I have been to few places as beautiful as Ibitipoca and so Yon and I made good use of our days off to explore the surrounding area. One day we went into the government national park itself and hiked the waterfall trail. The water in the area is called ‘Coca Cola water’ due to its unique colour. The colour is apparently thanks to the organic matter in the water but it is beautifully clean and clear and we had some great, refreshing swims after our hike. The area is also famous as the most lightning struck place in Brazil. This is thanks to the very high percentage of Quartz in the rock, a conductor, which gives the landscape an amazing glittering white effect and creates white sand beaches around natural pools and the waterfalls. We were quite seriously warned about the lightning as people had recently been killed due to being struck. It seems in this area those 1 in however many million odds of being hit by lightning are somewhat higher! We also hiked up to some incredible statues that have been built on the reserve of huge iron people worshipping the sun atop a hill (check out the photos) and visited more waterfalls. Our final trip was a day of horse riding which allowed us to see much more of the beautiful landscape.

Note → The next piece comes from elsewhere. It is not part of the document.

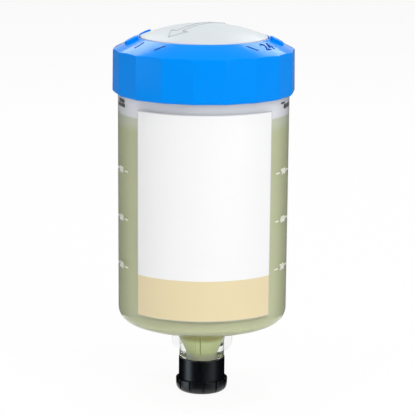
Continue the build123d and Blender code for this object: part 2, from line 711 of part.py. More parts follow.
def dome_cover():
    shape = dome(0, BOSS_TOP_Z) - dome(-COVER_THICKNESS, 0)
    skirt = tube(SKIRT_R, SKIRT_R - SKIRT_WALL, BOSS_TOP_Z + FILM, DIAL_TOP_Z - BOSS_TOP_Z)
    shape += skirt
    clip_r = CAVITY_R - SEAT
    clip_z = BOSS_TOP_Z - CLIP_LENGTH
    arm = tube(clip_r, clip_r - CLIP_THICKNESS, clip_z, DIAL_TOP_Z - clip_z)
    arm += tube(clip_r + CLIP_HOOK, clip_r - CLIP_THICKNESS / 2, clip_z, CLIP_HOOK_HEIGHT)
    slab = Pos(clip_r, 0, 0) * block(2 * CLIP_THICKNESS + 2, CLIP_WIDTH, 0, DIAL_TOP_Z + COVER_RISE)
    for k in range(CLIP_COUNT):
        shape += arm & around(360 / CLIP_COUNT * (k + 0.5)) * slab
    arrow = extrude(arrow_outline(), DIAL_TOP_Z + 2 * COVER_RISE)
    layer = dome(ARROW_RAISE, 0) - dome(-COVER_THICKNESS / 2, -1)
    shape += layer & around(ARROW_AZIMUTH) * arrow
    return shape


# ---- every node -------------------------------------------------------------
NODES = {
    "reservoir": reservoir(),
    "label": label(),
    "oil_fill": oil_fill(),
    "oil_heel": oil_heel(),
    "closing_cap": closing_cap(),
    "cap_liner": cap_liner(),
    "valve_body": valve_body(),
    "valve_ball": valve_ball(),
    "valve_spring": valve_spring(),
    "valve_retainer": valve_retainer(),
    "piston": piston(),
    "piston_seal_lower": piston_seal(SEAL_LEVELS[0]),
    "piston_seal_upper": piston_seal(SEAL_LEVELS[1]),
    "gas_head": gas_head(),
    "head_o_ring": head_o_ring(),
    "gas_membrane": gas_membrane(),
    "ground_plate": ground_plate(),
    "circuit_board": circuit_board(),
    "board_screws": board_screws(),
    "dose_resistors": dose_resistors(),
    "controller": controller(),
    "setting_dial": setting_dial(),
    "dial_magnet": dial_magnet(),
    "click_spring": click_spring(),
    "dome_cover": dome_cover(),
}
for number, azimuth in enumerate(CELL_AZIMUTHS, 1):
    NODES[f"gas_cell_{number}"] = gas_cell(azimuth)
    NODES[f"contact_spring_{number}"] = contact_spring(azimuth)

os.makedirs("parts", exist_ok=True)
for name, shape in NODES.items():
    export_step(shape, f"parts/{name}.step")
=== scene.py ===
"""Looks of a gas-driven automatic lubricator: a clear oil reservoir with a label, a faceted setting dial
around a domed cover, and a screwed closing cap under the outlet.

Metres, +Z up, turning axis on Z. Azimuth is counted from -Y towards +X.
"""

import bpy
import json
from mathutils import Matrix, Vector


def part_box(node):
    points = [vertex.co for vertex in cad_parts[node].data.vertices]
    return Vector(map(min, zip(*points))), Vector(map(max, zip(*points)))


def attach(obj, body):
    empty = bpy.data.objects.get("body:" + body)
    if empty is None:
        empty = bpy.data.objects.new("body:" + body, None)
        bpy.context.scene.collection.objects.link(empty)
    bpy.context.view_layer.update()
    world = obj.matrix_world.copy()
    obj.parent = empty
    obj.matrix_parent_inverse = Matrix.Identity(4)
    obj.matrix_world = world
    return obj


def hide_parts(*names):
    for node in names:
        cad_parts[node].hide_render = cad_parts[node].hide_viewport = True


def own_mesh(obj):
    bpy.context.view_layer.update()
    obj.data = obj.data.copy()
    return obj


bl_info = {
    "name": "Automatic lubricator",
    "version": (1, 0, 0),
    "blender": (4, 5, 0),
    "location": "3D View > Sidebar > Lubricator",
    "description": "Visible pieces, finishes and studio of an automatic lubricator, round its packed frame",
    "category": "Object",
}

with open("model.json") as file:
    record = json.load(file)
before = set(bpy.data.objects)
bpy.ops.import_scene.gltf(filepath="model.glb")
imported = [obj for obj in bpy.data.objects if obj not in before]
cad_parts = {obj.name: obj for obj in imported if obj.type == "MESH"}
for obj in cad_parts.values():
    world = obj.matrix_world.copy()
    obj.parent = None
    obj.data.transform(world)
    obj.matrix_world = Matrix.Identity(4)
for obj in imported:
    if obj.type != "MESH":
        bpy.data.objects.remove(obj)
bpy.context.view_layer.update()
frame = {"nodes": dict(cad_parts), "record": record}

import json
import math
from functools import partial

import bmesh
import bpy
import numpy as np
from bpy.props import FloatProperty, FloatVectorProperty, IntProperty, PointerProperty, StringProperty
from mathutils import Matrix

TAU = 2 * math.pi
HAIR = 0.00001  # a distance too small to show
EMBED = 0.00003  # a liquid face stands this far inside the wall that it wets
VALVE_GAP = 0.00002  # the foot of the oil stands this far over the valve's socket
LETTER_SCALE = 1.38  # size of the built-in font over the height of its figures
LETTER_WEIGHT = 0.025  # how far the strokes are widened, as a share of that height
PAD_COLUMNS = 40  # points round the outline of a pad
PAD_ROOT = -0.0001  # the foot of a pad lies this far inside the face that it stands on
WEB_LEAST = 0.005  # least radius at which the angle of a web's side is worked out
DIAL_GRIPS = (-124.0, -80.0, 82.0)  # azimuths in degrees
# the second step darkens the oil in the funnel: the oil's deeper colour with painted shade under the
# reservoir's underside
OIL_STEPS = ((0.0110, 0.0130), (0.0160, 0.0180), (0.0222, 0.0245))  # where the oil's colour changes
# dark grey patches on the inside of the wall at both edges under the dial, each a low pad
DARK_PATCHES = (  # azimuth and half angle in degrees, height and half height
    (-74.5, 6.0, 0.0934, 0.0006),
    (-76.0, 8.5, 0.0921, 0.0006),
    (78.5, 8.5, 0.0921, 0.0007),
    (69.0, 3.5, 0.0933, 0.0003),
)
PATCH_DEPTH = (0.00006, 0.0002)  # of both faces of a catch, from the wall's inside outwards
CAP_LIGHTS = ((2.2, -52, 12), (0.6, 43, 14))  # level, azimuth and width in degrees


# ---- sizes and colours that a user would change -----------------------------
def kind_of(maker, **fixed):
    """A short way to write one kind of property: name, description and default, and what the kind fixes."""

    def make(name, description, default, **more):
        return maker(name=name, description=description, default=default, **{**fixed, **more})

    return make


length = kind_of(FloatProperty, precision=5, unit="LENGTH")
power = kind_of(FloatProperty, min=0, unit="POWER")
number = kind_of(FloatProperty, min=0)
count = kind_of(IntProperty, min=1)
words = kind_of(StringProperty)
colour = kind_of(FloatVectorProperty, min=0, max=1, subtype="COLOR")


def angle(name, description, degrees):
    return kind_of(FloatProperty, subtype="ANGLE")(name, description, math.radians(degrees))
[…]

We now have a couple of days in Tiradentes, another lovely little colonial town, before we head back to Rio for our long journey home. It is crazy to think that we started this trip just after Christmas in Cuba and all the things we’ve done and seen in Colombia, Ecuador and Brazil. Again, we are very fortunate to have met great people along the way and had the opportunity to form these great memories. Next adventure.....Singapore!